Open Banking in the US: Key Developments to Watch

Open banking‘s progress in the United States, similar to any emerging ecosystem, relies on multiple factors, none of which are guaranteed, as stated in PYMNTS. With insights from international implementations and a clearer regulatory landscape, several important trends are emerging.

The central goal of open banking is to empower consumers to control their financial data, enabling seamless sharing with third parties that meet their needs. The Personal Financial Data Rights rule is pivotal, facilitating data portability and enhancing consumer relationships with their banks. This rule, supported by API connectivity, promotes an a la carte approach to financial services from various providers, including FinTechs .

The U.S. is taking a consensus approach to setting standards and industry guidelines for open banking, differing from the UK’s top-down method. The Consumer Financial Protection Bureau (CFPB) advocates for an inclusive process involving public interest groups, app developers, and financial firms. The CFPB can revoke recognition of standard setters after five years, ensuring a dynamic regulatory environment. However, whether this consensus approach will lead to effective standards or result in delays remains to be seen.

Trust is crucial for open banking’s success. A PYMNTS Intelligence report revealed that approximately half of consumers are willing to use open banking payments for expenses such as bills, groceries, or subscriptions. However, only 11% have used these payments in the past year, with 82% reporting satisfaction. For the 56% of non-users, data security and trust are major concerns, underscoring the need for transparent data usage and revocation processes.

Banks might be the primary beneficiaries of open banking in the U.S. due to existing trust levels. The data shows that 43% of consumers trust their banks to provide open banking services. Pay-by-bank solutions, where funds move directly between bank accounts, could be an early popular use case, offering consumers a holistic view of their finances without intermediary charges.

APIs in open banking enable instant payments directly between banks using real-time rails. While this presents opportunities, security concerns persist.
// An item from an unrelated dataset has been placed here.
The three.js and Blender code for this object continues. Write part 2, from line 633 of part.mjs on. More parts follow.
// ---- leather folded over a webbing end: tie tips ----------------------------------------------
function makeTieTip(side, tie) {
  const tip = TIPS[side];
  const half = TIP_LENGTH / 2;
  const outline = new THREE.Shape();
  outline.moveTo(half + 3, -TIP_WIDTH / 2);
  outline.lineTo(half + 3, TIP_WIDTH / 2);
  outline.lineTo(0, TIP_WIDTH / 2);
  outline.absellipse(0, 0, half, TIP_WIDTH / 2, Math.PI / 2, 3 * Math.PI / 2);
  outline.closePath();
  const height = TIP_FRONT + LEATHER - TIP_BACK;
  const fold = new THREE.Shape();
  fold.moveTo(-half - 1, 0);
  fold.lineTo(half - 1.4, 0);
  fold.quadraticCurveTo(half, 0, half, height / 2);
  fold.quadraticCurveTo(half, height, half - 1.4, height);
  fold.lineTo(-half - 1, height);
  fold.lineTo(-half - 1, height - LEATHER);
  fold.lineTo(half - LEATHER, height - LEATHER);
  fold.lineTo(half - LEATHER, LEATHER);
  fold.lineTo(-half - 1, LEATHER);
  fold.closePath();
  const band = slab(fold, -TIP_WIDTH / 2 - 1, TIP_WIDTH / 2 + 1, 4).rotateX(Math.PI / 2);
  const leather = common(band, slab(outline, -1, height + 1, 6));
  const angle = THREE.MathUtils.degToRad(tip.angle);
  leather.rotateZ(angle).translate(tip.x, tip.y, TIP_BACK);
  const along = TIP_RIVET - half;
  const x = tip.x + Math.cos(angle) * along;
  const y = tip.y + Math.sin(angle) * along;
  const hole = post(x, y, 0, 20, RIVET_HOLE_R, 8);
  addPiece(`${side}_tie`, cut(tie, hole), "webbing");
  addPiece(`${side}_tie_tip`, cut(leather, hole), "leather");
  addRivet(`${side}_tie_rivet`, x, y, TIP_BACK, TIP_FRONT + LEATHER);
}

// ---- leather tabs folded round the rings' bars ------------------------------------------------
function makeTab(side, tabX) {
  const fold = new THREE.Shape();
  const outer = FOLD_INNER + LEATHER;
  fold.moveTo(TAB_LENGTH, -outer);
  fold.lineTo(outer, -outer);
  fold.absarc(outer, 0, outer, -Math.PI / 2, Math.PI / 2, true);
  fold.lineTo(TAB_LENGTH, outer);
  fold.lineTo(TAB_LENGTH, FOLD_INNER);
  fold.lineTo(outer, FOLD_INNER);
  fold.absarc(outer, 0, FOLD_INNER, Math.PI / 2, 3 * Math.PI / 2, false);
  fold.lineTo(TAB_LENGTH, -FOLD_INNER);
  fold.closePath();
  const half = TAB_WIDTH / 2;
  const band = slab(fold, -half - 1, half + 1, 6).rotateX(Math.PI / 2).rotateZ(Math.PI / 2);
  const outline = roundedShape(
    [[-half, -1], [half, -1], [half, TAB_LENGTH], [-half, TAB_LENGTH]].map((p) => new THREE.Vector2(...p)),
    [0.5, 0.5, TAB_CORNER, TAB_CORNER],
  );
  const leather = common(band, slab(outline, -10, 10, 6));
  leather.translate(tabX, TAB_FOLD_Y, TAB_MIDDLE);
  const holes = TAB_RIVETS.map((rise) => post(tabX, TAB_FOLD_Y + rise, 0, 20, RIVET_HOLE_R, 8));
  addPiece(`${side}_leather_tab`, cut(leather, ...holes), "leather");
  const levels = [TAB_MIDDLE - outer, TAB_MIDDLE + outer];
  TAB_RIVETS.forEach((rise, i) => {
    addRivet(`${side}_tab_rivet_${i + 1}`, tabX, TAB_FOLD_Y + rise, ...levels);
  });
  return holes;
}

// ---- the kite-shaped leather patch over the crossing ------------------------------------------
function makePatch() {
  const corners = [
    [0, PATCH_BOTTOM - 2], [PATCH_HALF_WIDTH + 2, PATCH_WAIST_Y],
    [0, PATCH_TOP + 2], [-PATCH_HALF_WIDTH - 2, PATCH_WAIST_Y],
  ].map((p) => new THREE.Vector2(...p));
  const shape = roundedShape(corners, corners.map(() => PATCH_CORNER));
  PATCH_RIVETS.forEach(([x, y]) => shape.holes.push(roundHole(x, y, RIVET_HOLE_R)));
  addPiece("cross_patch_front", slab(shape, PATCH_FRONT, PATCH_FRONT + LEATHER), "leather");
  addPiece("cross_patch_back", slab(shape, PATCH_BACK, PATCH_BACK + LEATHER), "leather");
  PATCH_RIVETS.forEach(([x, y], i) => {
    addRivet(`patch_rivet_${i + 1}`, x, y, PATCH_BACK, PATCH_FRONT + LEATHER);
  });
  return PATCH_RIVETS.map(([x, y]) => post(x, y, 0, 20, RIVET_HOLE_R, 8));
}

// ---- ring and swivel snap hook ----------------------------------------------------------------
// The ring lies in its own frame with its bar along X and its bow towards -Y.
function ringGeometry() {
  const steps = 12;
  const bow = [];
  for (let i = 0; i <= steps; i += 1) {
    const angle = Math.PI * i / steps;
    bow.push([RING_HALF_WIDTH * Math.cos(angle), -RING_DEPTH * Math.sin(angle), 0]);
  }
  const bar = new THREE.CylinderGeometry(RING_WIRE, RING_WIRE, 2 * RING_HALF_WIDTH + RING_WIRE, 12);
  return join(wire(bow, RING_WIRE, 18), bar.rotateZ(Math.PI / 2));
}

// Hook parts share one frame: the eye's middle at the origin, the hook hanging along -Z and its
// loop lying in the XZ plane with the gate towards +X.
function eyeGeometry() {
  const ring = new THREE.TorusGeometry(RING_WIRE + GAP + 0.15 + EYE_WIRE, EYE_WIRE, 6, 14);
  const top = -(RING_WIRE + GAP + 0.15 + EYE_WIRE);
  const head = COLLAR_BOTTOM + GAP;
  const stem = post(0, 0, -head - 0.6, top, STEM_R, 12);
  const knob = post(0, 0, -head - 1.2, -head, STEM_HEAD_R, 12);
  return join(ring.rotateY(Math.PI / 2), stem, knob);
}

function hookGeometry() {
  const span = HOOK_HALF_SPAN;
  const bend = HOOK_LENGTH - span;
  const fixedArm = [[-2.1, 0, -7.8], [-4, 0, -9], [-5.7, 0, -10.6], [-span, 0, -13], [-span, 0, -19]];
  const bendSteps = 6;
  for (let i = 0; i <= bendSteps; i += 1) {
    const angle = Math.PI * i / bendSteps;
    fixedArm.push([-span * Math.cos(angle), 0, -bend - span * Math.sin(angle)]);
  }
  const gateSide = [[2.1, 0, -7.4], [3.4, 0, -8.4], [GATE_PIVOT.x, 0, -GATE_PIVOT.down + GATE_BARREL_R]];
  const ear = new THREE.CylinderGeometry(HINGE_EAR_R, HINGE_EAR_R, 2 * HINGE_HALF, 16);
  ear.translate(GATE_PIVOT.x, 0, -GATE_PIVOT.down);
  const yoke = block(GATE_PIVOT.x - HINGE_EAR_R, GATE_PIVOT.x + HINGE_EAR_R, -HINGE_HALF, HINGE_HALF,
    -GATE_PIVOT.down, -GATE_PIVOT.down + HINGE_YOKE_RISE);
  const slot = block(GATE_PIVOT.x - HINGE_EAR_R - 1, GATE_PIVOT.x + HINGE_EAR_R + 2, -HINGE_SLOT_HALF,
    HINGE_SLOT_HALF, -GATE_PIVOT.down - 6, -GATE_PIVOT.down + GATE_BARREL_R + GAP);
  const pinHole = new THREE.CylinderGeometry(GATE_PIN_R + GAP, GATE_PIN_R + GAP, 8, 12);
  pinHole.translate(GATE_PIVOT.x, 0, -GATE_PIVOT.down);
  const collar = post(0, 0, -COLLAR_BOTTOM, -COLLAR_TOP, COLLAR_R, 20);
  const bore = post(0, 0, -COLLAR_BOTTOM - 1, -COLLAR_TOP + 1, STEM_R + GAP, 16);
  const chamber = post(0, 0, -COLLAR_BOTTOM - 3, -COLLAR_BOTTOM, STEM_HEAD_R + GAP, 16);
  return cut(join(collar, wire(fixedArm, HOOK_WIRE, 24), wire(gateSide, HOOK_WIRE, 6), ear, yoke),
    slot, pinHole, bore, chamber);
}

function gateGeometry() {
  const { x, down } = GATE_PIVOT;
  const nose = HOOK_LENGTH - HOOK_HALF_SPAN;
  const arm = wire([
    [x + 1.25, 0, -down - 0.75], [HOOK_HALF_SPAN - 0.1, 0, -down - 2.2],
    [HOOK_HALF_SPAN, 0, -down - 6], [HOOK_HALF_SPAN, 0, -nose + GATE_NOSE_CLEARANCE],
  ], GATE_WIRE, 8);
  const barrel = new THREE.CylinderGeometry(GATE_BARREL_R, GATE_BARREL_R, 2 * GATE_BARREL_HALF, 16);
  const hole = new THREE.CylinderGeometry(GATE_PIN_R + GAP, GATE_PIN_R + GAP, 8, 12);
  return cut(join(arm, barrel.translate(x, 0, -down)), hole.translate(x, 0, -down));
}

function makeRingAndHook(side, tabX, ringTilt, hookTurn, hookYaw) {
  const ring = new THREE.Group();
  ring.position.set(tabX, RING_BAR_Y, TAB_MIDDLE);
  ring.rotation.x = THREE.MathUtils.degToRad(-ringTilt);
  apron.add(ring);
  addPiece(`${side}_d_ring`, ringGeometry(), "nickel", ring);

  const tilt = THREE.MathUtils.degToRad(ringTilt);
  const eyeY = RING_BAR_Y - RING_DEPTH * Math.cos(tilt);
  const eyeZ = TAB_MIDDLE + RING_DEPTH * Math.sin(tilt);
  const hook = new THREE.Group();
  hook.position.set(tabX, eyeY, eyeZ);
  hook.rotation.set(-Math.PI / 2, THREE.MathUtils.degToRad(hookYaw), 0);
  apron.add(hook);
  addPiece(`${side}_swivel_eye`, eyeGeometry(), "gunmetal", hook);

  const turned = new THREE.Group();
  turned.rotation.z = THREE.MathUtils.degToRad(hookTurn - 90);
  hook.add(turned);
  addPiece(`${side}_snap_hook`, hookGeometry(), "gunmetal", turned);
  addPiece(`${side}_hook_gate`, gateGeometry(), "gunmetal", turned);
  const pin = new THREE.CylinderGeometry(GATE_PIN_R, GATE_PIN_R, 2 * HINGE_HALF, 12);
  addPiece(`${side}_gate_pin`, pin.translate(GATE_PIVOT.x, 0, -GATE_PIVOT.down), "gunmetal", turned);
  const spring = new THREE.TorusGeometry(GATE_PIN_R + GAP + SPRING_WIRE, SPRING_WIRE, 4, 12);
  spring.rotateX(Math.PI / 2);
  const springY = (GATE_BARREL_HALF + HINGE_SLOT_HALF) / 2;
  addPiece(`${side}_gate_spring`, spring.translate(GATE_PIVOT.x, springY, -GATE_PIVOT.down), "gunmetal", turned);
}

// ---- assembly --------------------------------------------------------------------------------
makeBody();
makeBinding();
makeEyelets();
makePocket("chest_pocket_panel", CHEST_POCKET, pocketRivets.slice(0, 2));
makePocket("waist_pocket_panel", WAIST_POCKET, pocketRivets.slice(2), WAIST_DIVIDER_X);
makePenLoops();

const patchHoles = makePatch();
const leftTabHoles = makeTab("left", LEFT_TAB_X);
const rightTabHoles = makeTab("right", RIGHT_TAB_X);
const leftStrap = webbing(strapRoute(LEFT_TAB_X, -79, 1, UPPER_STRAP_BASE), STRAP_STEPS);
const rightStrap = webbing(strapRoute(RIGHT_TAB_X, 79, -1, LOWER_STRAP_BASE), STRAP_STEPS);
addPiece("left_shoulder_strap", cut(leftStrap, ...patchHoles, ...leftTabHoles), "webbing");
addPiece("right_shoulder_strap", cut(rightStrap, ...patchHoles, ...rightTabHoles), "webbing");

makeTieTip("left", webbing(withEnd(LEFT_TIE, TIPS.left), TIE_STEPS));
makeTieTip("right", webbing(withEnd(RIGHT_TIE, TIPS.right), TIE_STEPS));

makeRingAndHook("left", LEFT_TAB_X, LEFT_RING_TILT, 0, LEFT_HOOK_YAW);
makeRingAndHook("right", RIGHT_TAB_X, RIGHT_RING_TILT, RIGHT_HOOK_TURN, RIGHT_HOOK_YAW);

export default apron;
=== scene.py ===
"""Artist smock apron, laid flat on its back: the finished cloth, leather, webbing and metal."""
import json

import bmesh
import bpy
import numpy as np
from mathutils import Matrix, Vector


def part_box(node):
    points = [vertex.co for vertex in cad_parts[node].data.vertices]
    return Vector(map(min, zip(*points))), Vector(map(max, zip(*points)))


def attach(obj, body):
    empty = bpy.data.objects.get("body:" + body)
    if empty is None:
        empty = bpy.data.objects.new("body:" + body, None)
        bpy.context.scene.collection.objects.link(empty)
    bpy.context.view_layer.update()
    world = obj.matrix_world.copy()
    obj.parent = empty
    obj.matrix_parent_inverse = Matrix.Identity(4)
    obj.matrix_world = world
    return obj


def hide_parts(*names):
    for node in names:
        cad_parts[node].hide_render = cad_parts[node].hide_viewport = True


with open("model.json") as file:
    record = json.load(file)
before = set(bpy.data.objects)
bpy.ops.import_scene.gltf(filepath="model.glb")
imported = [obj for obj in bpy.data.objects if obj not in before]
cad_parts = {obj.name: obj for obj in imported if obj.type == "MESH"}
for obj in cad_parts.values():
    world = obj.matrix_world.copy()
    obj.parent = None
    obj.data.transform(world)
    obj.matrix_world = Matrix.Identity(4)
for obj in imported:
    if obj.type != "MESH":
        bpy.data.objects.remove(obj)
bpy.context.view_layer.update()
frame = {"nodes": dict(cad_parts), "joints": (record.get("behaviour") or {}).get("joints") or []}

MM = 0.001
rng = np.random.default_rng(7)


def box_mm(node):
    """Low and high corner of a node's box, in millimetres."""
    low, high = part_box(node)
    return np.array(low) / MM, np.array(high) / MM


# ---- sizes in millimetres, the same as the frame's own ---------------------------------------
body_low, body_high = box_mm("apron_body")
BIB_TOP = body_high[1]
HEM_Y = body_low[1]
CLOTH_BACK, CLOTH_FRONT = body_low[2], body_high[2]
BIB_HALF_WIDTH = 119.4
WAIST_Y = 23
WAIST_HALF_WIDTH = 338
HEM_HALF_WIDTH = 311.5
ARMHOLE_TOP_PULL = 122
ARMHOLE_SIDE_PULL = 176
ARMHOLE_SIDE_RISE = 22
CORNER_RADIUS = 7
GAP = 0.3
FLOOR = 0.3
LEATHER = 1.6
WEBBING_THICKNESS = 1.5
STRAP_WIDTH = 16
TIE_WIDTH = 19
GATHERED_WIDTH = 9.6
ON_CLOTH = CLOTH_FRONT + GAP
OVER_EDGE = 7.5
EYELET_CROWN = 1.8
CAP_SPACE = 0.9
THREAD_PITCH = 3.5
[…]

Despite 46% of financial institutions highlighting fraud risks, 81% believe they can offer secure real-time payments by leveraging artificial intelligence and advanced analytics.
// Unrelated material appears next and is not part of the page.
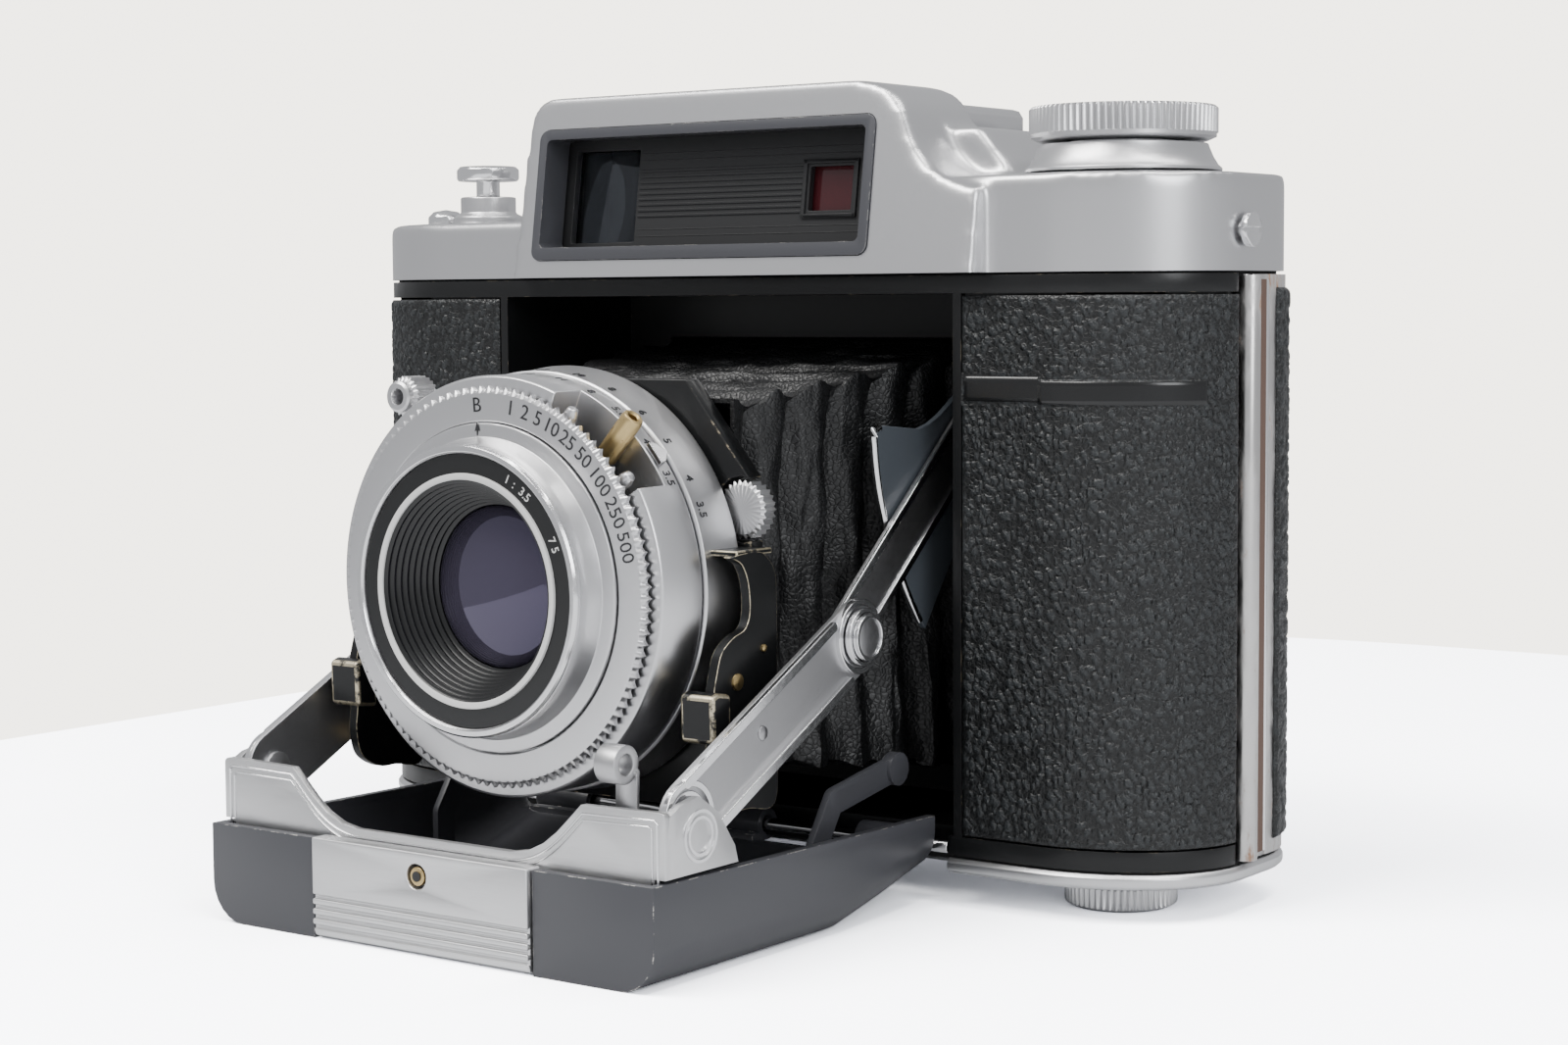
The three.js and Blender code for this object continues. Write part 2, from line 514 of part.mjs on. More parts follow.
const slotTool = [0, 10, 20, 30, 40].map((step) => {
  const chunk = block(20.6, 27, -60, -53.4, -2.6, 2.6);
  return place(chunk.rotate([0, -(28 + step), 0]), ...AXIS);
});
part("shutter_body", cut(turned("y", [
  [12.6, -56.9], [18, -56.9], [18, -59.1], [24.4, -59.1], [25, -58.5], [25, -51.6], [16.6, -51.6],
  [16.6, -44.6], [12.6, -44.6], [12.6, -56.9],
], AXIS, 36), ...slotTool), chrome);
part("distance_ring", turned("y", [
  [17, -51.3], [25.1, -51.3], [25.4, -51], [26, -45.8], [25.4, -45], [17, -45], [17, -51.3],
], AXIS, 36), chrome);
part("focus_wheel", slab("y", knurled(3.5, 0.3, 20, FOCUS_WHEEL[0], FOCUS_WHEEL[2]), -44.6, -41.9), chrome);
part("speed_ring", cut(
  slab("y", knurled(23.7, 0.4, 48, 0, LENS.z), -60.4, -59.4),
  disc("y", 16, -70, -50, AXIS, 32)), chrome);
part("lens_barrel", turned("y", [
  [13.4, -63.8], [16.2, -63.8], [16.2, LENS.front], [LENS.rim, LENS.front], [17.2, -63], [17.9, -60.8],
  [15.6, -60.8], [15.6, -57.2], [13.4, -57.2], [13.4, -63.8],
], AXIS, 36), chrome);
part("name_ring", ring("y", 13.5, 15.9, -64.8, -64.1, AXIS, 32), black);
part("lens_cone", turned("y", [
  [9.6, -58.3], [12.7, -64.7], [13.1, -64.7], [13.1, -57.2], [11.6, -57.2], [11.6, -58.3], [9.6, -58.3],
], AXIS, 32), black);
part("front_lens", turned("y", [
  [0, -60.2], [3.5, -59.9], [6.6, -59.2], [9.1, -58], [11.2, -58], [11.2, -55.5], [0, -55.5],
], AXIS, 28), clearGlass);
part("rear_lens", turned("y", [
  [0, -46.4], [12.2, -46.4], [12.2, -43.4], [9, -42.9], [5, -42.4], [0, -42.1],
], AXIS, 20), clearGlass);

const cockingPin = join(
  disc("x", 1.2, 21, 27.4, [0, -55.4, 0], 12), disc("x", 1.7, 25.4, 26.2, [0, -55.4, 0], 12));
part("cocking_pin", place(cockingPin.rotate([0, -48, 0]), ...AXIS), brass);
const [socketX, , socketZ] = polar(28.8, 130);
part("cable_socket", cut(
  slab("y", knurled(2.7, 0.3, 18, socketX, socketZ), -56, -50.6),
  disc("y", 1.3, -60, -53, [socketX, 0, socketZ], 16),
), chrome);
const pointer = slab(
  "x", [[-53.3, -1.6], [-52.8, -1.6], [-51.5, 0], [-52.8, 1.6], [-53.3, 1.6]], 25.2, 26.1);
part("aperture_pointer", place(pointer.rotate([0, -40, 0]), ...AXIS), chrome);

// Bellows: a square tapered tube folded into pleats.
const PLEATS = 7;
const REAR = { half: 28.6, y: OPENING.back - GAP };
const FRONT = { half: 22, y: LENS.plateBack + GAP };
const bellowsWall = (inset) => {
  const profile = [];
  for (let i = 0; i <= 2 * PLEATS; i++) {
    const t = i / (2 * PLEATS);
    const valley = i % 2 ? 3 : 0;
    const half = THREE.MathUtils.lerp(FRONT.half, REAR.half, t) - valley - inset;
    profile.push([half * Math.SQRT2, THREE.MathUtils.lerp(FRONT.y, REAR.y, t)]);
  }
  return profile;
};
const bellowsProfile = [...bellowsWall(0), ...bellowsWall(1).reverse()];
bellowsProfile.push(bellowsProfile[0]);
const bellows = turned("y", bellowsProfile, [0, 0, 0], 4).rotate([0, 45, 0]);
part("bellows", place(bellows, ...AXIS), bellowsCloth);

export default camera;
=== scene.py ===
"""Looks of the folding camera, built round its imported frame.

Pieces are drawn in millimetres. The camera, lights, floor and materials are in metres."""
import math

import bmesh
import bpy
from mathutils import Matrix, Vector, noise


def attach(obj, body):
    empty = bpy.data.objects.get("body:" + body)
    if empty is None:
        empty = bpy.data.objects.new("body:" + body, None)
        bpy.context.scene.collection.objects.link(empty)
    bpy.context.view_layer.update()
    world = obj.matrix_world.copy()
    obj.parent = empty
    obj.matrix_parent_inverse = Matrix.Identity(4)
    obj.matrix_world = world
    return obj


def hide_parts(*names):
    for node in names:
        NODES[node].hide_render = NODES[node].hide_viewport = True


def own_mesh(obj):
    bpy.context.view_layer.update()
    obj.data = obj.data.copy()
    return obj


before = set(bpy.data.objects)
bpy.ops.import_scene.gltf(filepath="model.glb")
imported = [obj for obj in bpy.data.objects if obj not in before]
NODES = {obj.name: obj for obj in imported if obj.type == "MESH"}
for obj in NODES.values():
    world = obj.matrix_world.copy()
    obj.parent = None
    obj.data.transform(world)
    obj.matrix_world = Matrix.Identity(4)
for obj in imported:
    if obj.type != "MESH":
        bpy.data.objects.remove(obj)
noise.seed_set(11)  # a fixed seed, so that the grain is the same on every run
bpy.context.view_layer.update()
MM = 0.001
TAU = 2 * math.pi
LENS_Z = 37.3  # height of the lens axis, mm
SIDES = (("right", 1), ("left", -1))
FOCAL_MM, SENSOR_MM = 64.59, 36
CAMERA_PLACE, CAMERA_AIM = (0.22162, -0.30604, 0.070816), (36.032, 4.517, -0.369)
FLOOR_Z = -0.0042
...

The UK’s experience with open banking offers valuable lessons for the U.S. Despite initial high expectations, open banking adoption has been slower than anticipated, with significant authorized push payment fraud. However, new developments like Stripe’s open banking-powered payment method and Klarna’s open banking settlements indicate growing interest. These initiatives suggest that while caution prevails, practical use cases will drive adoption.

The evolution of open banking in the U.S. will be shaped by regulatory clarity, consumer trust, and practical applications. The journey is complex, but with informed strategies and lessons from abroad, the potential benefits are substantial.